▸ **WORK TO COMPLETE**: Nothing but the lines from the line that contains "bpy.context.scene.collection.objects.link(empty)" through the line that contains "POST_RADIUS = 3.2 * MM" should appear in the output, each reproduced exactly.

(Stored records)
┄┄┄┄┄┄┄┄┄┄

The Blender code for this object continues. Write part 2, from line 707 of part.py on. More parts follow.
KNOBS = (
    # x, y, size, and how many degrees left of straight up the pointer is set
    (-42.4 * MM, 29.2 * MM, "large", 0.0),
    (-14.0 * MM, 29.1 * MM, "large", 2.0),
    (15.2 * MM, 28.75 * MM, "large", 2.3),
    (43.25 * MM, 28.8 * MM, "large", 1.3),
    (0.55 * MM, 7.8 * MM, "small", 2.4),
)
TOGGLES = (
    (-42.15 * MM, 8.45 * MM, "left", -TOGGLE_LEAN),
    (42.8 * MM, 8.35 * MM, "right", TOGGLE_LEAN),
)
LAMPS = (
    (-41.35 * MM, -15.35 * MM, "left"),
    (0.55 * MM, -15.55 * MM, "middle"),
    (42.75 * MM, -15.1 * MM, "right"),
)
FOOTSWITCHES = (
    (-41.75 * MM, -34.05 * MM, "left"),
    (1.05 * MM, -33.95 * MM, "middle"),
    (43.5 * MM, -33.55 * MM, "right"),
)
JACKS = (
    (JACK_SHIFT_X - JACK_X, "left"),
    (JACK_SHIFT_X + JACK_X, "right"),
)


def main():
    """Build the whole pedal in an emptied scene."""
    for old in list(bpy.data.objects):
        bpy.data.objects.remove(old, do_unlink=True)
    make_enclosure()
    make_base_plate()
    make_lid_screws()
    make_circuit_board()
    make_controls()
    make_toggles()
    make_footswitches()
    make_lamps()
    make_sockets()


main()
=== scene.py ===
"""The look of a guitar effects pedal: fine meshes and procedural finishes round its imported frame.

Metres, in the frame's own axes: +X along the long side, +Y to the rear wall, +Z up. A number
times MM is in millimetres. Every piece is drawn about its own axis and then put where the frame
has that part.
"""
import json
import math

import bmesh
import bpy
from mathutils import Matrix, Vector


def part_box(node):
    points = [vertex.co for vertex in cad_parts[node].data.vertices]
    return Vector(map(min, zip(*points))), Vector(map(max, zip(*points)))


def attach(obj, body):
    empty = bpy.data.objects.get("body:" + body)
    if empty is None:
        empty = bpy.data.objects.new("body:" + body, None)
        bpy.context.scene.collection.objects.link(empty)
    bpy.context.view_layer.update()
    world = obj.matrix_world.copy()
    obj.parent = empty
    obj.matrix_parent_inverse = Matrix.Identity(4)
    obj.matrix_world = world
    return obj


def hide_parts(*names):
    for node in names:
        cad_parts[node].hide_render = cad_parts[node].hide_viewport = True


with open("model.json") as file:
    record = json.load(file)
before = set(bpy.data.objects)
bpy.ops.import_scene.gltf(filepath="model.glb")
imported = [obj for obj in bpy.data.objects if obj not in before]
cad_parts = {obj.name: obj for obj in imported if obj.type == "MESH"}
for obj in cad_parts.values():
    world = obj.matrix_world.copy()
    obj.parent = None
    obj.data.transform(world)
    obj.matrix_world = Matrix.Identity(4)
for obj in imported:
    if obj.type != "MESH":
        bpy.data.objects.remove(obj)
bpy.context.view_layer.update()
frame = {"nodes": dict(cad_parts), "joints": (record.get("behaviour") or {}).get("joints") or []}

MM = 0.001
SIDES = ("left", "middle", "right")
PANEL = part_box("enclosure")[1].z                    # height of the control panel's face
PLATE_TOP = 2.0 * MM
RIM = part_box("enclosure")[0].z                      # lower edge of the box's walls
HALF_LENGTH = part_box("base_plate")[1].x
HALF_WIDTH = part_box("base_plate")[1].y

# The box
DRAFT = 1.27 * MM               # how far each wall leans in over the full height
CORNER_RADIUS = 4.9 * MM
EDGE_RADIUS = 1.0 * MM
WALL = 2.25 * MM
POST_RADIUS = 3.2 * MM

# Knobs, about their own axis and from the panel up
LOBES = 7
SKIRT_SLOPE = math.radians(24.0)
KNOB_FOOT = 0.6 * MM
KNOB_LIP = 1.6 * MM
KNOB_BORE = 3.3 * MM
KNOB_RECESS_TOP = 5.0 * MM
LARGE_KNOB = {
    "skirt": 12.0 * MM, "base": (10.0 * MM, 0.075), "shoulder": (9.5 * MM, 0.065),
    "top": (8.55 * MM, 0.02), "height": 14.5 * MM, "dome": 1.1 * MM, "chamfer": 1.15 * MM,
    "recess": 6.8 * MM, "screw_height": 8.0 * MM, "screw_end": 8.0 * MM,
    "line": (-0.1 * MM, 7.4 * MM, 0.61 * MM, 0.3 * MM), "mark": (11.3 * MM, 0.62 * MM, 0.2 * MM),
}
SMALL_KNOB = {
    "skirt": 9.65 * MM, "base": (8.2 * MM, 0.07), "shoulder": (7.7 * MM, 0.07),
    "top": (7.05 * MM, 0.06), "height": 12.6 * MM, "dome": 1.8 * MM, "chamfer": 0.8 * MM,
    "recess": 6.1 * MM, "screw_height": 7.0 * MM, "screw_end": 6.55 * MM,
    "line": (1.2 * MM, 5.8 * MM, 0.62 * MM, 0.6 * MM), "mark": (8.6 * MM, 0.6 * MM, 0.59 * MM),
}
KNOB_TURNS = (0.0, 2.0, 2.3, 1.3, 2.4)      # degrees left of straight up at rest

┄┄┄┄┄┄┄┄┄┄

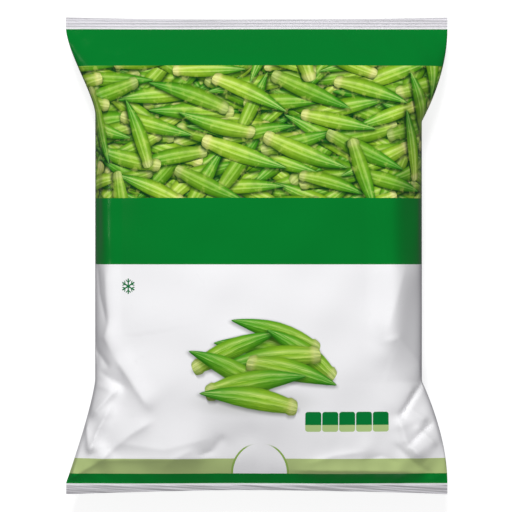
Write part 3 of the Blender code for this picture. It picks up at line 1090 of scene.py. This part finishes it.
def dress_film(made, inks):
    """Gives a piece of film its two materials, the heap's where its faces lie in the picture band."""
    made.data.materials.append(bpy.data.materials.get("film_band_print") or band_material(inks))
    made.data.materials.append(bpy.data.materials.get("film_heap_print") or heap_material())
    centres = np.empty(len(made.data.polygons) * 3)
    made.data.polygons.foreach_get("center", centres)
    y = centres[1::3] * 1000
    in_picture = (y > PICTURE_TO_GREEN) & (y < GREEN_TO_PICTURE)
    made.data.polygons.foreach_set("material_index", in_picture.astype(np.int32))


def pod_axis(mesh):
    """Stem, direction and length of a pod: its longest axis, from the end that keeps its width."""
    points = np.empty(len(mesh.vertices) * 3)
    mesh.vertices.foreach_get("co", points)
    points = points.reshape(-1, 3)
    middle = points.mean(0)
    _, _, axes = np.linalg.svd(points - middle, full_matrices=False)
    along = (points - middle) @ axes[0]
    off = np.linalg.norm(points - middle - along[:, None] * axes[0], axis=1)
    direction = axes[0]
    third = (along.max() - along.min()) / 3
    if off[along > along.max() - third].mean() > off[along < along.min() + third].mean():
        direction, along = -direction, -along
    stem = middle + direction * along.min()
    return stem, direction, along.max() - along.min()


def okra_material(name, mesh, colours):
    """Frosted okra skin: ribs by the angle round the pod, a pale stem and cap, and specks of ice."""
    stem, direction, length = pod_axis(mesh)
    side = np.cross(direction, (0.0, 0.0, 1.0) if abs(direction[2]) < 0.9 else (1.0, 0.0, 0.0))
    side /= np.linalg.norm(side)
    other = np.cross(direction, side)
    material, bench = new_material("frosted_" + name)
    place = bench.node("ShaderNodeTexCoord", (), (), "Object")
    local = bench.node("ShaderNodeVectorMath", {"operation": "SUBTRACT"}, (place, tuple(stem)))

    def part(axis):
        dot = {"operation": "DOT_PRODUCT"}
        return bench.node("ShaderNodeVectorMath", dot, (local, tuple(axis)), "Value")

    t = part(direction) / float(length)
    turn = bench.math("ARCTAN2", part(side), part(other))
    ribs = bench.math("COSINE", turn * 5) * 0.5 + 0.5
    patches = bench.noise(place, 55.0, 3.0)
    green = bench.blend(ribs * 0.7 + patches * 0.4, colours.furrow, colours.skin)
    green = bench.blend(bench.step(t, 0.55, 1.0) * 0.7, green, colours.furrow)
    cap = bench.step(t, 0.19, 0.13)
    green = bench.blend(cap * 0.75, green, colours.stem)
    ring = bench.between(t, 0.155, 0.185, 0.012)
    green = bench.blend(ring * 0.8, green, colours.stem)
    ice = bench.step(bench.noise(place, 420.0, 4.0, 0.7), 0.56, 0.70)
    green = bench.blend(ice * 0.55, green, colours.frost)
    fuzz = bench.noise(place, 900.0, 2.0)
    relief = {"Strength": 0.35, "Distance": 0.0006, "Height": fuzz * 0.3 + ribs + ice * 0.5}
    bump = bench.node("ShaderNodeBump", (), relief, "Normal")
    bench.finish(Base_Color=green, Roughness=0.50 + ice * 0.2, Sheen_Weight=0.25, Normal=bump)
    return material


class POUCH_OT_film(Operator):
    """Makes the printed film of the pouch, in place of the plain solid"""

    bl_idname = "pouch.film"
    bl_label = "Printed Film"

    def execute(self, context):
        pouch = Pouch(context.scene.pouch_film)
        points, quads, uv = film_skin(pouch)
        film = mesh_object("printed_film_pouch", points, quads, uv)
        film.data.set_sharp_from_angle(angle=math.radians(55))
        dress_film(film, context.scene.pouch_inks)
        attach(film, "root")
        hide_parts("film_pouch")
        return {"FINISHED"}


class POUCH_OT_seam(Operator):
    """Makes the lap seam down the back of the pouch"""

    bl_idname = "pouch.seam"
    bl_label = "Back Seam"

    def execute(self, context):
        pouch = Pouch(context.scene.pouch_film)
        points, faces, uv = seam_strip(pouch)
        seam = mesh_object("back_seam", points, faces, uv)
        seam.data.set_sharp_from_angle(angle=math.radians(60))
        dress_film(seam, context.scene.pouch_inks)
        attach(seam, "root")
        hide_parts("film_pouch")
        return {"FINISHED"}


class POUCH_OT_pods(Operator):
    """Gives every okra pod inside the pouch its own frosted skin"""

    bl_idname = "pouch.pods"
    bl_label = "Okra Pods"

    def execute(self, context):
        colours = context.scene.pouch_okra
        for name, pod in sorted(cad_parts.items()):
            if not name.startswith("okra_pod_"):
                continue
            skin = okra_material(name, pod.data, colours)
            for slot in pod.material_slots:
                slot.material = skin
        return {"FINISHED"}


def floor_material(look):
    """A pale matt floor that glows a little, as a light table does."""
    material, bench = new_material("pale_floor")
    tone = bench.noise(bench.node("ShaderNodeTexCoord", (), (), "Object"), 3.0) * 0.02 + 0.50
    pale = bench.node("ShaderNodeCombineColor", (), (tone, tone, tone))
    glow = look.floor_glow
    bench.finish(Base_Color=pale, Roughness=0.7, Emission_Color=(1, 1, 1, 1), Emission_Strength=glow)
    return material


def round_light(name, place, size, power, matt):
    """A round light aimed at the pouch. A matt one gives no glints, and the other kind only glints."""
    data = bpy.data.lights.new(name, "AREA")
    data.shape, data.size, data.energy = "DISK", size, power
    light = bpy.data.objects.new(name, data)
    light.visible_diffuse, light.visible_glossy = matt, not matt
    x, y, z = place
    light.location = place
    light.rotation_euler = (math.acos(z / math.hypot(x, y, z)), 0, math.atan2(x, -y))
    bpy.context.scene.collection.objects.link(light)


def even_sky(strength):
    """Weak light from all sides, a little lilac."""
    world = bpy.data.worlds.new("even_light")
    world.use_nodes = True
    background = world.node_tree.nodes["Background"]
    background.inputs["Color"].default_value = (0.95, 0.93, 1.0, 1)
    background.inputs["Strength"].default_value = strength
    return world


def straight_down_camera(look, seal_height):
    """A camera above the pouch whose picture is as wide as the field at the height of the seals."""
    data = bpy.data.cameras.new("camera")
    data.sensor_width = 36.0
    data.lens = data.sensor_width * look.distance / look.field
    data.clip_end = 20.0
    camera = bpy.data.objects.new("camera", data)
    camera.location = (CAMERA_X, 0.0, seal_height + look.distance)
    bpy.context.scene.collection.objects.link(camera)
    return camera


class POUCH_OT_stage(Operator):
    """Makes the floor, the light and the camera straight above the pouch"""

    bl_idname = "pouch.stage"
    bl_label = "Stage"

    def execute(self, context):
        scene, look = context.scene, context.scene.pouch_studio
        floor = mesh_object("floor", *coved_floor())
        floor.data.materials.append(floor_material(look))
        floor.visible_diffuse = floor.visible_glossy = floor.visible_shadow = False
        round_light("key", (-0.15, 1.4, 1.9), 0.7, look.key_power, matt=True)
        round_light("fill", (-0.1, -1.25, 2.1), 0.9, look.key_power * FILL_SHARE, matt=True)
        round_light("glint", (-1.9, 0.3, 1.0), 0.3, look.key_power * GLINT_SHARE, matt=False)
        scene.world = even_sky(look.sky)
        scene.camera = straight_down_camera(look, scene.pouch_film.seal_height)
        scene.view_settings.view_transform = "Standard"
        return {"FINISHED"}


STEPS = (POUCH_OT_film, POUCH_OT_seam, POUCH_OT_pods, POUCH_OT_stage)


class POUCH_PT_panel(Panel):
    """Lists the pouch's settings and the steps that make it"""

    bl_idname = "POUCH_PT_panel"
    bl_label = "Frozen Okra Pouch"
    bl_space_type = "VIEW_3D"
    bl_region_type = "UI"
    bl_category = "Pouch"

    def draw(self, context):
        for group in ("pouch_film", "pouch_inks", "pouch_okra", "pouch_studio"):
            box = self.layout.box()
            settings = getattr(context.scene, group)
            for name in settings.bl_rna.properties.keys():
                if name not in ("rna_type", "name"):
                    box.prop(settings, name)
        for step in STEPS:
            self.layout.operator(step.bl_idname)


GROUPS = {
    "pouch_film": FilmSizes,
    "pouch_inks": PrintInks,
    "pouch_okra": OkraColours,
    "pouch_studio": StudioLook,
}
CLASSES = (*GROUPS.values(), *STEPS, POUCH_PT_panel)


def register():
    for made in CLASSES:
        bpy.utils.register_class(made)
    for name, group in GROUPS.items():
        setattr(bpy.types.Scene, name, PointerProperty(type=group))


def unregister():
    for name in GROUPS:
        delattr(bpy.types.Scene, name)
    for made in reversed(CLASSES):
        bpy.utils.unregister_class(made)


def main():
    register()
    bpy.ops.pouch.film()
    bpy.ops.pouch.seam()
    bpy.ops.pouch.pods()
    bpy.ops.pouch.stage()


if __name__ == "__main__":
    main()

┄┄┄┄┄┄┄┄┄┄

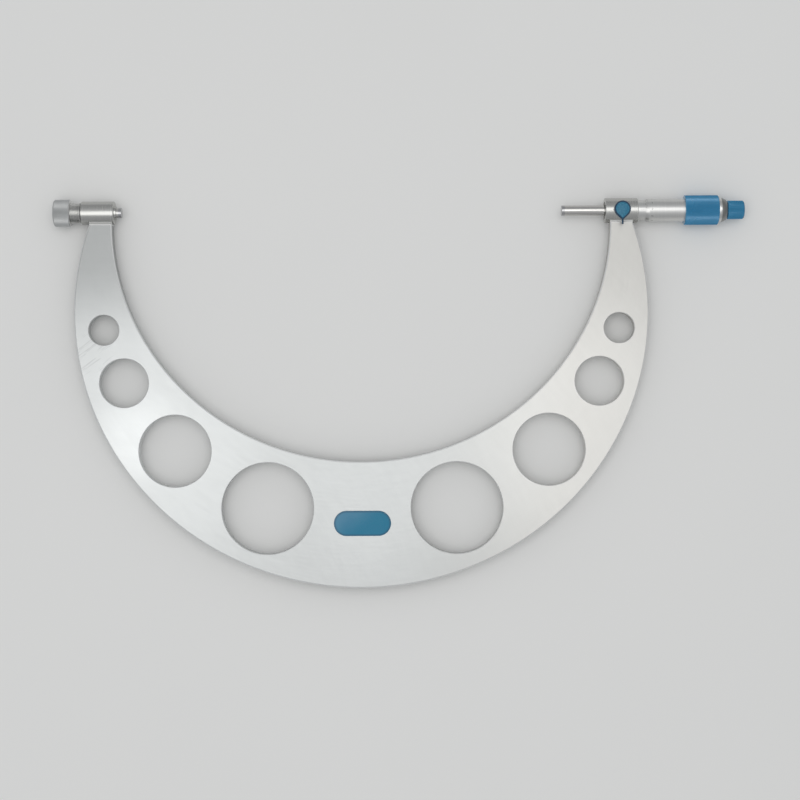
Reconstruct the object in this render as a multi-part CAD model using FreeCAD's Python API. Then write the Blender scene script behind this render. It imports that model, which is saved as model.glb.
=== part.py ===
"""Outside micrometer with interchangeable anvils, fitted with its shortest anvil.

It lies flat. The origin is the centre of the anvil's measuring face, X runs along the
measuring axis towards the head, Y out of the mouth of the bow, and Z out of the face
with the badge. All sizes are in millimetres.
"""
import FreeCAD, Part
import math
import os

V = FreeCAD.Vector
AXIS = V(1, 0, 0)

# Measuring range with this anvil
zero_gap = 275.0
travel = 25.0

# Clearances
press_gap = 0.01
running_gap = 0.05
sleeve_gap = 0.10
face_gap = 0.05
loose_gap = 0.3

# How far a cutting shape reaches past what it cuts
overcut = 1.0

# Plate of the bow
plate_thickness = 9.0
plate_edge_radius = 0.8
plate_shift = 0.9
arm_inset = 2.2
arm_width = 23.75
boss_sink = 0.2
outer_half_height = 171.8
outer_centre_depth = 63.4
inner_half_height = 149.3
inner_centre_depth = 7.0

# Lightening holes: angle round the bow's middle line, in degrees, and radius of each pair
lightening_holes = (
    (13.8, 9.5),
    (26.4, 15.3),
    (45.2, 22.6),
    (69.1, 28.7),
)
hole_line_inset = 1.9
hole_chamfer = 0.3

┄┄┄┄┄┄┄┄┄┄

▸ **SOLUTION TO THIS TASK**:
        bpy.context.scene.collection.objects.link(empty)
    bpy.context.view_layer.update()
    world = obj.matrix_world.copy()
    obj.parent = empty
    obj.matrix_parent_inverse = Matrix.Identity(4)
    obj.matrix_world = world
    return obj


def hide_parts(*names):
    for node in names:
        cad_parts[node].hide_render = cad_parts[node].hide_viewport = True


with open("model.json") as file:
    record = json.load(file)
before = set(bpy.data.objects)
bpy.ops.import_scene.gltf(filepath="model.glb")
imported = [obj for obj in bpy.data.objects if obj not in before]
cad_parts = {obj.name: obj for obj in imported if obj.type == "MESH"}
for obj in cad_parts.values():
    world = obj.matrix_world.copy()
    obj.parent = None
    obj.data.transform(world)
    obj.matrix_world = Matrix.Identity(4)
for obj in imported:
    if obj.type != "MESH":
        bpy.data.objects.remove(obj)
bpy.context.view_layer.update()
frame = {"nodes": dict(cad_parts), "joints": (record.get("behaviour") or {}).get("joints") or []}

MM = 0.001
SIDES = ("left", "middle", "right")
PANEL = part_box("enclosure")[1].z                    # height of the control panel's face
PLATE_TOP = 2.0 * MM
RIM = part_box("enclosure")[0].z                      # lower edge of the box's walls
HALF_LENGTH = part_box("base_plate")[1].x
HALF_WIDTH = part_box("base_plate")[1].y

# The box
DRAFT = 1.27 * MM               # how far each wall leans in over the full height
CORNER_RADIUS = 4.9 * MM
EDGE_RADIUS = 1.0 * MM
WALL = 2.25 * MM
POST_RADIUS = 3.2 * MM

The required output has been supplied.